Ms. Jameson "is more than a porn star," Mr. Anderson said. "She is an author and a celebrity and has been on Oprah." He added that "if we had a site that was 'My name is so-and-so and this is my porn site,' we would delete that."

Mr. Levinsohn, Mr. DeWolfe and others at the News Corporation say the site has no more or fewer problems than any other community on the Internet, and their primary response to parents' concern is a campaign to educate users about safe surfing techniques. "There are a couple of basic safety tips that can make MySpace safe for anyone over 14," Mr. DeWolfe said. "Just like you tell kids not to get in the car with strangers and to look both ways before you cross the street."

A sign that MySpace can play a role in some of the most distressing experiences of growing up came last week, when five teenage boys were arrested in Riverton, Kan. Law enforcement and school officials there said that the group planned to go on a shooting spree at their high school but were stopped after one of them discussed the plot on MySpace.

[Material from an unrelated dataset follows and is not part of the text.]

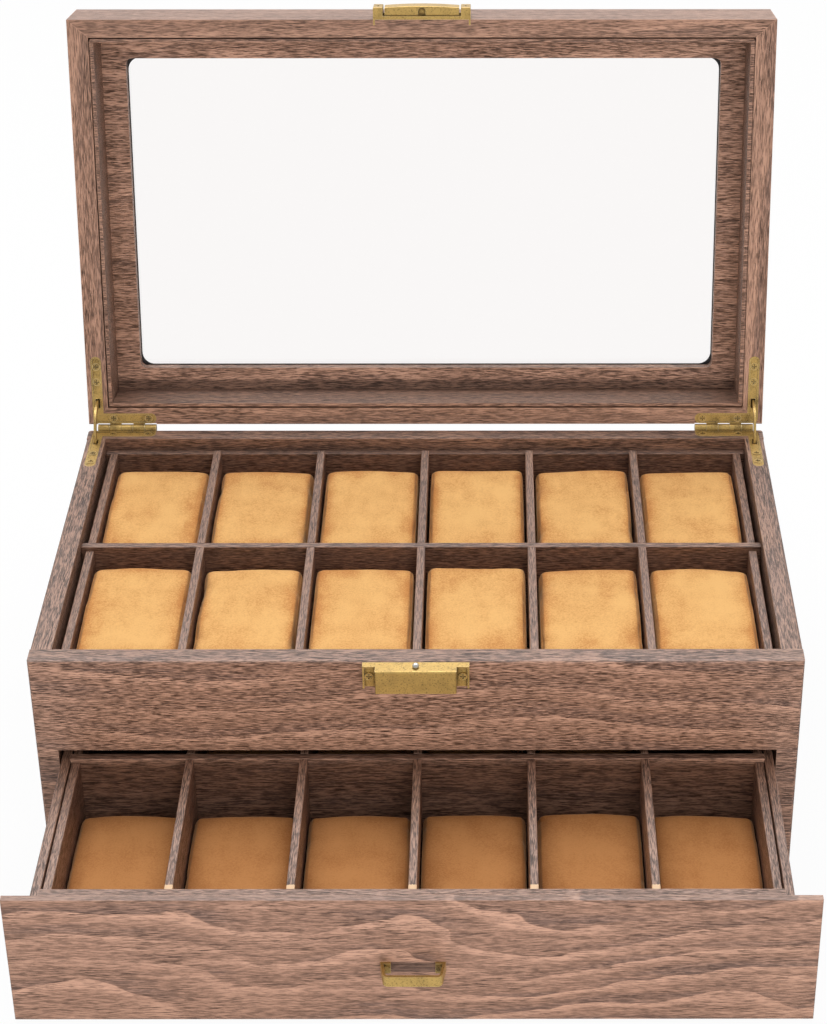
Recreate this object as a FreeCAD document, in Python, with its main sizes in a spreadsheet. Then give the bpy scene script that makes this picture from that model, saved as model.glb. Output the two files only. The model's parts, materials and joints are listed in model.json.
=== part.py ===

IN some ways, MySpace has assumed the role America Online held a decade ago when it introduced e-mail services and Internet chat to the masses. But AOL's example is a cautionary one. For many reasons, largely its failure to keep up with trends, AOL lost its place in the social lives of young people.

Mr. DeWolfe argues that MySpace won't suffer that fate because, in just two years, it has already become so entrenched in so many lives. "People are truly invested in the site," he said. "All their friends are on it. They spent months building their profiles. And so the cost of switching is too high. If we keep building the features they want, they will stay on the site."

If he is right, MySpace will be more than just a trendy toy to be discarded like last year's E-scooter.